La relance économique doit-elle se faire hors de l’Etat ?

Il ne faut pas supprimer l’Etat. Il faut simplement que celui-ci retrouve tous ses pouvoirs dans les domaines régaliens, qu’il s’assure que personne ne soit totalement laissé sur le bord de la route. Mais on a pris en France l’habitude de trop donner à trop de gens, de telle façon qu’on les a entretenus dans l’attitude de la main tendue. Pour faire cela on a été obligé de prendre de plus en plus à de moins en moins de gens. On est dans un cercle vicieux : plus on prend aux riches, moins le produit de l’impôt est élevé.

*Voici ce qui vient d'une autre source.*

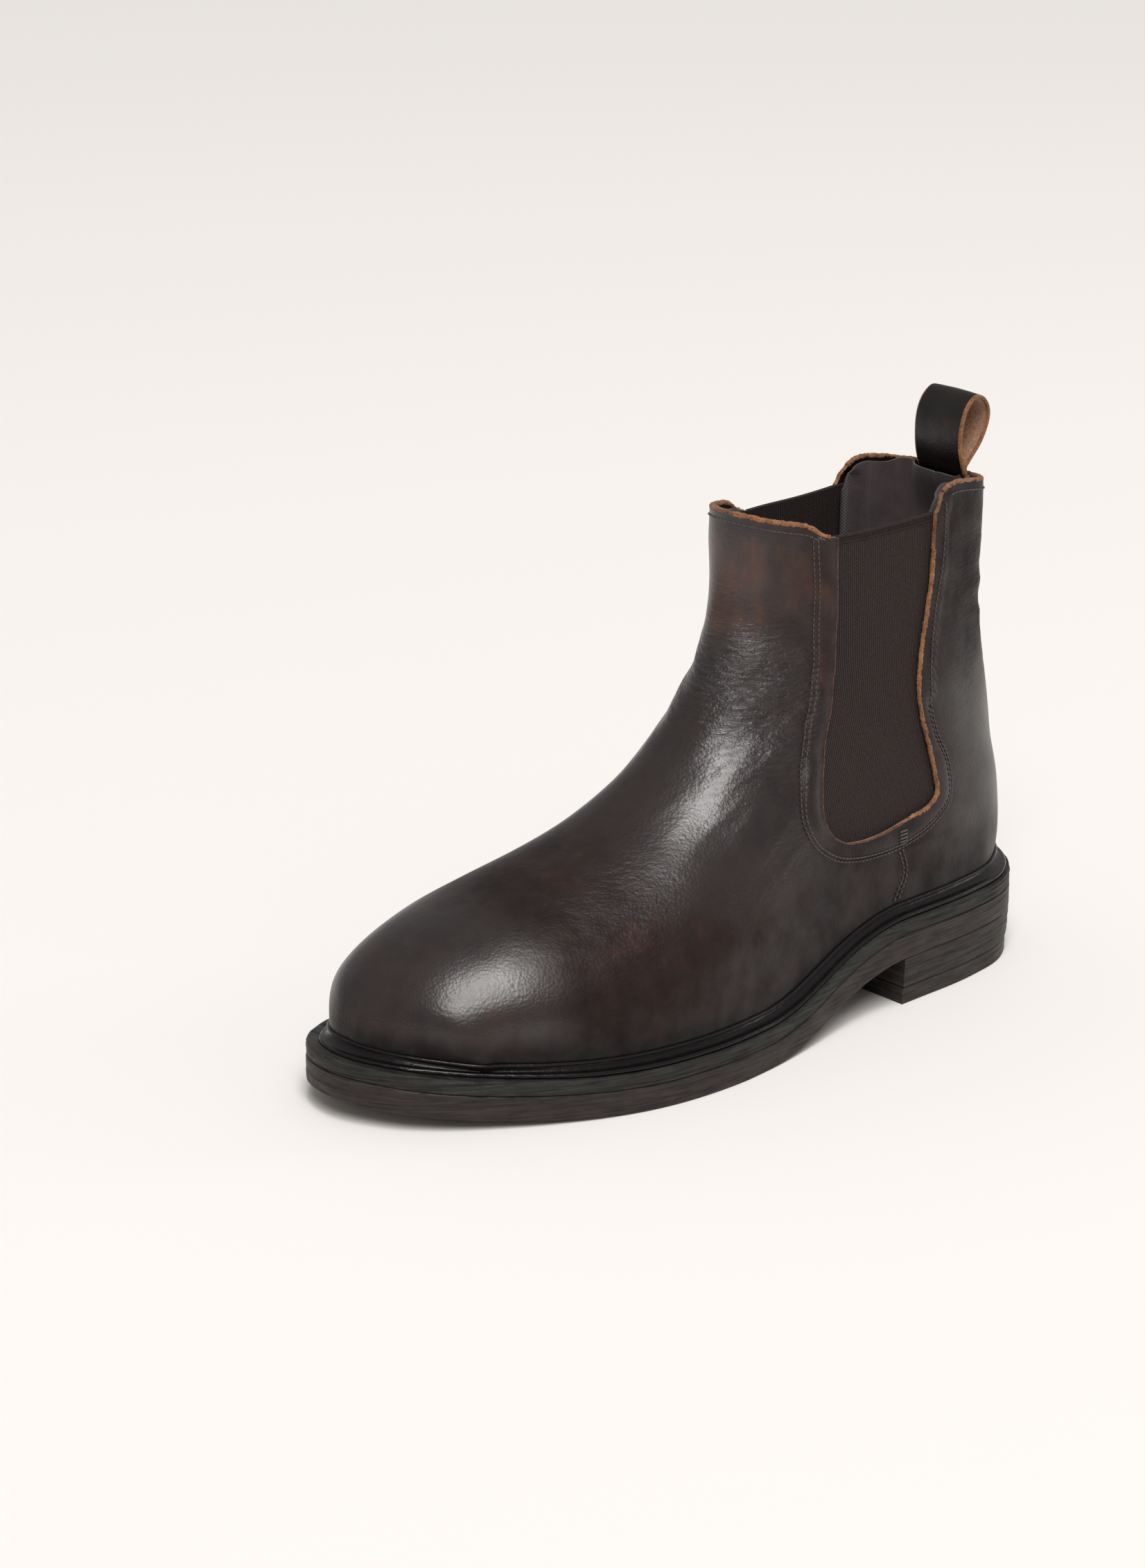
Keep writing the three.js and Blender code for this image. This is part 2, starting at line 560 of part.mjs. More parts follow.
function buildBottom() {
  const ring = insetLoop(smoothLoop(SOLE_OUTLINE, WELT_STEPS), featherInset);
  const boardLow = (s) => midsoleTop(s) + GAP + FILLER_HEIGHT + GAP;
  const sockLow = (s) => boardLow(s) + BOARD_HEIGHT + GAP;
  const boardLoop = insetLoop(FEATHER_LOOP, () => BOARD_INSET);
  const fillerLoop = insetLoop(FEATHER_LOOP, () => FILLER_INSET);
  const cavity = upperCore(LINING[1] + GAP);
  const headSeat = boardLow(0) + BOARD_HEIGHT - NAIL_HEAD_HEIGHT - GAP;

  addPiece('outsole', withNailHoles(plate(SOLE_LOOP, soleUnderside, (s) => soleUnderside(s) + OUTSOLE)),
    outsoleLeather);
  addPiece('midsole', withNailHoles(plate(SOLE_LOOP, (s) => soleUnderside(s) + OUTSOLE + GAP, midsoleTop)),
    midsoleLeather);
  const insole = plate(boardLoop, boardLow, (s) => boardLow(s) + BOARD_HEIGHT).intersect(cavity);
  addPiece('insole_board', withNailHoles(insole, headSeat), board);
  const sock = plate(boardLoop, sockLow, (s) => sockLow(s) + SOCK_HEIGHT).intersect(cavity);
  addPiece('sock_liner', sock, sockLeather);

  const onMidsole = (height) => (s) => midsoleTop(s) + GAP + height;
  const filler = plate(fillerLoop, onMidsole(0), onMidsole(FILLER_HEIGHT), SOLE_LENGTH + 1, FILLER_START);
  addPiece('cork_filler', filler, cork);
  addPiece('shank', plate(smoothLoop(SHANK_OUTLINE, 60), onMidsole(0), onMidsole(SHANK_HEIGHT)), steel);

  const strip = sweptRing(ring, WELT_PROFILE).intersect(aboveMidsole()).subtract(upperCore(-GAP));
  addPiece('welt', mainBody(strip), weltRubber);
}

function buildHeel() {
  const liftHeight = (HEEL_HEIGHT - TOP_PIECE - (LIFT_COUNT + 1) * GAP) / LIFT_COUNT;
  const layer = (low, high) => {
    const taper = HEEL_TAPER * (1 - (low + high) / 2 / HEEL_HEIGHT);
    return plate(insetLoop(SOLE_LOOP, () => taper), () => low, () => high, HEEL_LENGTH);
  };
  addPiece('heel_top_piece', layer(0, TOP_PIECE), topPieceRubber);
  for (let k = 0; k < LIFT_COUNT; k += 1) {
    const low = TOP_PIECE + GAP + k * (liftHeight + GAP);
    addPiece(`heel_lift_${k + 1}`, withNailHoles(layer(low, low + liftHeight)), outsoleLeather);
  }
  const boardTop = midsoleTop(0) + 2 * GAP + FILLER_HEIGHT + BOARD_HEIGHT;
  NAILS.forEach(([s, x], k) => {
    const shaft = upright(NAIL_RADIUS, NAIL_TIP, boardTop - 0.5, s, x);
    const head = upright(NAIL_HEAD_RADIUS, boardTop - NAIL_HEAD_HEIGHT, boardTop, s, x);
    addPiece(`heel_nail_${k + 1}`, shaft.add(head), steel);
  });
}

buildUpperLeather();
buildMiddleLayer();
buildLinings();
buildPullTab();
buildBottom();
buildHeel();

// The origin is on the floor under the middle of the boot.
const middle = new THREE.Box3().setFromObject(boot).getCenter(new THREE.Vector3());
boot.position.set(-middle.x, -middle.y, 0);

export default boot;
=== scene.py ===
"""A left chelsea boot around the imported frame: leather upper, elastic gores, pull tab, welt, soles, heel.

Design coordinates are millimetres: x to the outer side, s forward from the back of the heel, z up.
"""

import math

import bmesh
import bpy
import numpy as np
from mathutils import Matrix, Vector
from mathutils.bvhtree import BVHTree


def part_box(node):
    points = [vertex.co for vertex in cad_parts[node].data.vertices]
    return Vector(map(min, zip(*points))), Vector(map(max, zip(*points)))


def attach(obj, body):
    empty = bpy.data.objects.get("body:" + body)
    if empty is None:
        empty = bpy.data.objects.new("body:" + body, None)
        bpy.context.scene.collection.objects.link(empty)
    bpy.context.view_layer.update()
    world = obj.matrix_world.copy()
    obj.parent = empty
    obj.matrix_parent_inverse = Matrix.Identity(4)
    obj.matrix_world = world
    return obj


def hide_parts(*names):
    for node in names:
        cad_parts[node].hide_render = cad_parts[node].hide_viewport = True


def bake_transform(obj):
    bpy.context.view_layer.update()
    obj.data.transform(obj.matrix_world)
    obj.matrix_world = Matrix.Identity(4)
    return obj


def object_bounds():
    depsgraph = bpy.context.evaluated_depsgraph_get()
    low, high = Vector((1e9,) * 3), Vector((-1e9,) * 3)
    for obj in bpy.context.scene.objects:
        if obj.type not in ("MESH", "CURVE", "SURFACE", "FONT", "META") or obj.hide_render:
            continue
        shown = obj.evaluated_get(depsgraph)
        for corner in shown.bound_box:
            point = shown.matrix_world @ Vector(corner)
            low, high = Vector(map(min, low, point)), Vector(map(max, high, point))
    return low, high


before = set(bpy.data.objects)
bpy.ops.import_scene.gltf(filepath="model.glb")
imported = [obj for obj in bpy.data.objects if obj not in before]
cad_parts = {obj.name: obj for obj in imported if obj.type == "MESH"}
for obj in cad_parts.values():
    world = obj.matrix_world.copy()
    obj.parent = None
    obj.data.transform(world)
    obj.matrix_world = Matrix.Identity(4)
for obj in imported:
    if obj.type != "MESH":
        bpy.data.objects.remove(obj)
CAD_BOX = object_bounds()

# ------------------------------------------------------------------ dimensions, as in the CAD
SOLE_LENGTH = 302
HEEL_LENGTH = 83
HEEL_HEIGHT = 17.6
WAIST_START = 160
SEAT_START = 80
TOE_SPRING = 7.9
SPRING_START = 205
OUTSOLE = 8.8
MIDSOLE = 5.0
GAP = 0.3
LEG_CENTRE = -3.5
TOP_PIECE = 6.4
HEEL_TAPER = 1.1
LIFT_COUNT = 3
LEATHER = 1.8
TAB_WIDTH = 23.4
TAB_THICKNESS = 1.6
FEATHER_INSET = 5.5
FEATHER_INSET_TOE = 3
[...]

Ne serait-ce que la taxe Tobin à la française, instaurée il y a à peu près un an, dont on espérait qu’elle rapporterait entre 1,2 et 1,5 milliard : on a sans doute gagné en 2012 entre 300 et 600 millions, donc a minima 2 à 3 fois moins. Il en va de même pour beaucoup d’autres taxes. On a par exemple augmenté les charges sociales sur les employés de maison. D’ores et déjà, on constate une baisse du volume des sommes payées à ces employés, et donc une baisse relative du produit de la taxe. A trop augmenter les taxes, on baisse le produit de celles-ci.

L’Etat doit se désinvestir en partie car un euro investi par le privé est plus productif en croissance que l’euro qu’a prélevé l’Etat. Ce dernier en dépensera une bonne partie de façon improductive dans des circuits bureaucratiques.

Quelles-sont les mesures à prendre concrètement pour que les riches prennent de nouveau part à l’effort national ?

Il faut un impôt sur le revenu qui soit le même pour tous en proportion, et qui soit donc beaucoup plus rentable et beaucoup plus juste, et la suppression de l’ISF, qui en réalité coûte probablement plus qu’il ne rapporte.

Il faut doubler cela de mesures extrêmement fortes en termes d’engagement de l’Etat pour que la fiscalité se stabilise. Si beaucoup d’entrepreneurs mettent leurs revenus au Luxembourg, ce n’est pas tant pour le taux de l’impôt (qui était quasiment identique à celui de la France il n’y a pas si longtemps) que pour sa stabilité. Les taux d’imposition des holdings françaises changent tous les ans, parfois plusieurs fois, tandis que le régime d’imposition des holdings luxembourgeoises est inchangé depuis 1990.